We in the PDP believe that it is important to end our motherland's 41
years of suffering by embracing the realities of today's political situation
and by adopting a solution that accepts these realities.
However, if our overtures fail because of the arrogance and obstinacy
of the military junta, the PDP has an armed force for defensive purposes.
This liberation force will intensify activities to wear down the demoralised
rank-and-file soldiers until the junta comes to the negotiating table.
The PDP has a lot of support among the rank-and-file soldiers and has
significant support among senior officers who want to divest themselves
of power but do not know how to do it.
We are confident that we will prevail against the military junta. It is
not a question of 'if' but of 'when' victory will be achieved.
Perspective: You have not mentioned how many members the PDP has.
Bo Aung Din: As of April 2003, our membership was 123,000 on the
Thai border. Inside Burma, it was 86,300.
We are still collecting the number of people who joined our party since
May, but I can say that the numbers are substantial.

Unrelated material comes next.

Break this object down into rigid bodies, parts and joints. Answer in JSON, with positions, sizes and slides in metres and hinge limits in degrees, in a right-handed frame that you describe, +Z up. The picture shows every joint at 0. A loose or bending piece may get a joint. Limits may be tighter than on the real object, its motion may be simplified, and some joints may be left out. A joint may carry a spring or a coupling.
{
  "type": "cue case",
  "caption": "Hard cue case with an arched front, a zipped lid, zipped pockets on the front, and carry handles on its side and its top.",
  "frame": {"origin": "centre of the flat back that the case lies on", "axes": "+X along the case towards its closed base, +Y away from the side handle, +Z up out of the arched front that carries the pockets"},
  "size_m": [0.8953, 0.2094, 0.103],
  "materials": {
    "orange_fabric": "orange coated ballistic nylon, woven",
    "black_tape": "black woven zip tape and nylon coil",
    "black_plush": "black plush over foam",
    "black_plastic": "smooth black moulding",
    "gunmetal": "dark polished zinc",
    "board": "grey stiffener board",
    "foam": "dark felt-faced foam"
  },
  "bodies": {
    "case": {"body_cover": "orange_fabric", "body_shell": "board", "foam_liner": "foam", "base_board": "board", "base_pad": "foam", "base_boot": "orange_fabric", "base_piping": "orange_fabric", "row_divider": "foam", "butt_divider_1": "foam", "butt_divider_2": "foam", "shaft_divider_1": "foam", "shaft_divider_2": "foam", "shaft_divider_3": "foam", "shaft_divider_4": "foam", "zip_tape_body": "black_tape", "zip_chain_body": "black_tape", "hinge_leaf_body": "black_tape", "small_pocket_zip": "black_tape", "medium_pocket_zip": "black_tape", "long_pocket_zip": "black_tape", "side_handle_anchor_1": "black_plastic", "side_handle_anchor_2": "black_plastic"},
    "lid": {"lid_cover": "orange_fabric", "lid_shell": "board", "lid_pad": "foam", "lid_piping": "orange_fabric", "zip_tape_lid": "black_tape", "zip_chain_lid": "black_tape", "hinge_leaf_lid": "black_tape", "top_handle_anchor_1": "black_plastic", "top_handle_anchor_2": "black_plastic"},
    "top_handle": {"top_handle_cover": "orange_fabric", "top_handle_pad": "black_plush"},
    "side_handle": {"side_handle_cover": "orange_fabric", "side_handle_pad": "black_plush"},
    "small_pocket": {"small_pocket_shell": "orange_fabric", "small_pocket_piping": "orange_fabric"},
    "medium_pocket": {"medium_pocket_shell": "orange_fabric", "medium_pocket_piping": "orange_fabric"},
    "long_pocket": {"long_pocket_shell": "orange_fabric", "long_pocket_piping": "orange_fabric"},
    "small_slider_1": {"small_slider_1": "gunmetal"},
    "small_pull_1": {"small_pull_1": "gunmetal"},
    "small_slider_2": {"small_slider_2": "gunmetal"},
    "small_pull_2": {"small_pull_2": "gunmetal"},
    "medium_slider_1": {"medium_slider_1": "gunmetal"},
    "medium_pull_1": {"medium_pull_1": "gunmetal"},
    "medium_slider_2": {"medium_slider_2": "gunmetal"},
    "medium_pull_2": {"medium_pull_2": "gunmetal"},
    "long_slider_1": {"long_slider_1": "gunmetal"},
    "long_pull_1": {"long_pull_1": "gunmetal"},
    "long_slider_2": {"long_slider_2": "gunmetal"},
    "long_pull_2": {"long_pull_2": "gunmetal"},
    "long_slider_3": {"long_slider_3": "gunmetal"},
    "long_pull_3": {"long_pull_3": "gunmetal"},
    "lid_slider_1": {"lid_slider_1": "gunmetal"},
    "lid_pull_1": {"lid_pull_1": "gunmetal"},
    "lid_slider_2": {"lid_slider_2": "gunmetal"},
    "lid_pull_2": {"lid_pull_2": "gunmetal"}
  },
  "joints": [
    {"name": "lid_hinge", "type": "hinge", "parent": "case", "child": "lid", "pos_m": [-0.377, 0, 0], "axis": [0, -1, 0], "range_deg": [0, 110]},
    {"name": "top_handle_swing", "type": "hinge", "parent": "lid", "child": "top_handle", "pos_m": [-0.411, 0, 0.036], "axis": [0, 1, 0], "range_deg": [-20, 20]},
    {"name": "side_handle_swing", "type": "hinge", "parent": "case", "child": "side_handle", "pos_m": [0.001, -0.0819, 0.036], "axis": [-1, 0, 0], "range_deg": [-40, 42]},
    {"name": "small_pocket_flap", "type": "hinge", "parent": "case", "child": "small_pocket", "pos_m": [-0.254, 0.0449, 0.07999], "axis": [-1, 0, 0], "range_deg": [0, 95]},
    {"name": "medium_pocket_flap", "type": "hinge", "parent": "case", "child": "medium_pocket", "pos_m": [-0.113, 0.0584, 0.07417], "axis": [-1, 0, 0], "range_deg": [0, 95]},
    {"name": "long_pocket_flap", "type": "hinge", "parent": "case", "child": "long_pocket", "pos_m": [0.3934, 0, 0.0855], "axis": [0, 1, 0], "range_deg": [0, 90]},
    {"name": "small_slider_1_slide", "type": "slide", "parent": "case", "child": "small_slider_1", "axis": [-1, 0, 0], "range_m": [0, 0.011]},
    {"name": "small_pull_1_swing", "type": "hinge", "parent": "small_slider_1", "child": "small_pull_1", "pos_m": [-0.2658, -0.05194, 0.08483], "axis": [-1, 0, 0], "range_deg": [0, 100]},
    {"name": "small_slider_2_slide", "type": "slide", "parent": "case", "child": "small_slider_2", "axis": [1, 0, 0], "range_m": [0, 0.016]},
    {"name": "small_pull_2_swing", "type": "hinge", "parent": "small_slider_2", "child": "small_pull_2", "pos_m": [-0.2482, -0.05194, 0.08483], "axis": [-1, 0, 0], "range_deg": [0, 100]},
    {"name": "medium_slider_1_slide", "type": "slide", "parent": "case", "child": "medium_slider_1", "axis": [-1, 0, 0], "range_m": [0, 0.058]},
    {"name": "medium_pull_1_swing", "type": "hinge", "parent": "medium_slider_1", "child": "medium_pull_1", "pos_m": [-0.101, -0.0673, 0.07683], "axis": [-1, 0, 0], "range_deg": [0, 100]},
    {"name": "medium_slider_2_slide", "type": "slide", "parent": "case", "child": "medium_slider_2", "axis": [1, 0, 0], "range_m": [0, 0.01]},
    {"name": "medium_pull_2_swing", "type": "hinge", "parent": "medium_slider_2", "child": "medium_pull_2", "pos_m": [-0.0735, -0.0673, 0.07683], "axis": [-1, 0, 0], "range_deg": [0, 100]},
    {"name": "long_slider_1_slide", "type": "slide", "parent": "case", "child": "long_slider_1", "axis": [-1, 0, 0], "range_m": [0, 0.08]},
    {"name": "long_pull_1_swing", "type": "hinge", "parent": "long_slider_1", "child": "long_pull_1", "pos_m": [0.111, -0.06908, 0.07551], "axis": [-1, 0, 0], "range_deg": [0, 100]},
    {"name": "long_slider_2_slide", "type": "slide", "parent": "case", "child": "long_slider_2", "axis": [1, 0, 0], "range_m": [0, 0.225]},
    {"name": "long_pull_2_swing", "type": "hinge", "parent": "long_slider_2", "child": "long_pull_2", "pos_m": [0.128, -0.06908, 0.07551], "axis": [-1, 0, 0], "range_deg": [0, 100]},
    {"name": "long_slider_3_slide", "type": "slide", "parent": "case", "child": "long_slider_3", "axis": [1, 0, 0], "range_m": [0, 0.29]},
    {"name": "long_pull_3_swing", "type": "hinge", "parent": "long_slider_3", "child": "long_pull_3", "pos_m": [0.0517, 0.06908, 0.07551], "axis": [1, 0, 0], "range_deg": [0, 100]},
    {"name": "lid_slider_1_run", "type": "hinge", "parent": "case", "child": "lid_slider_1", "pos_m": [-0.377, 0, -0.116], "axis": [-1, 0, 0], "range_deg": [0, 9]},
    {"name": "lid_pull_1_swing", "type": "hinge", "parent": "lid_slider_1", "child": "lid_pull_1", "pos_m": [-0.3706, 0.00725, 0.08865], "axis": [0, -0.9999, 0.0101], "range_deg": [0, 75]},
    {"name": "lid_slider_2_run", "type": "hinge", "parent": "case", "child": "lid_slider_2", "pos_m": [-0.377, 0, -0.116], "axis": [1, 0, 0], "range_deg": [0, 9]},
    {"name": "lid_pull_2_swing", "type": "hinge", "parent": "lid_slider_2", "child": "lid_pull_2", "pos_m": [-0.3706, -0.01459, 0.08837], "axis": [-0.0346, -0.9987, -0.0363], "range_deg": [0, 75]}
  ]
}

We hope to have these up-to-date figures by the New Year 2004 when the
verification audit is completed out by our Audit Division. Among these,
we have an active 20,000 guerrilla wing.
Perspective: Impressive. Does the PDP have members from the ethnic
communities?
Bo Aung Din: Yes, we have many. The PDP has been working with the
ethnic groups for many years.
Perspective: Does the PDP agree with the current SPDC Road Map,
which will draw the Constitution?
Bo Aung Din: The PDP is vigorously opposed to the SPDC Road Map
and rejects its attempt to draw up a Constitution. The reason is, the
SPDC is an illegal regime and has no mandate from the people.
Only a multi-party Constitutional Conference _ after a General Election
_ has the legitimacy to discuss and draw-up a Constitution under an impartial
Chairman.
This is why we object to the military junta setting the agenda for a constitutional
conference under their chairmanship.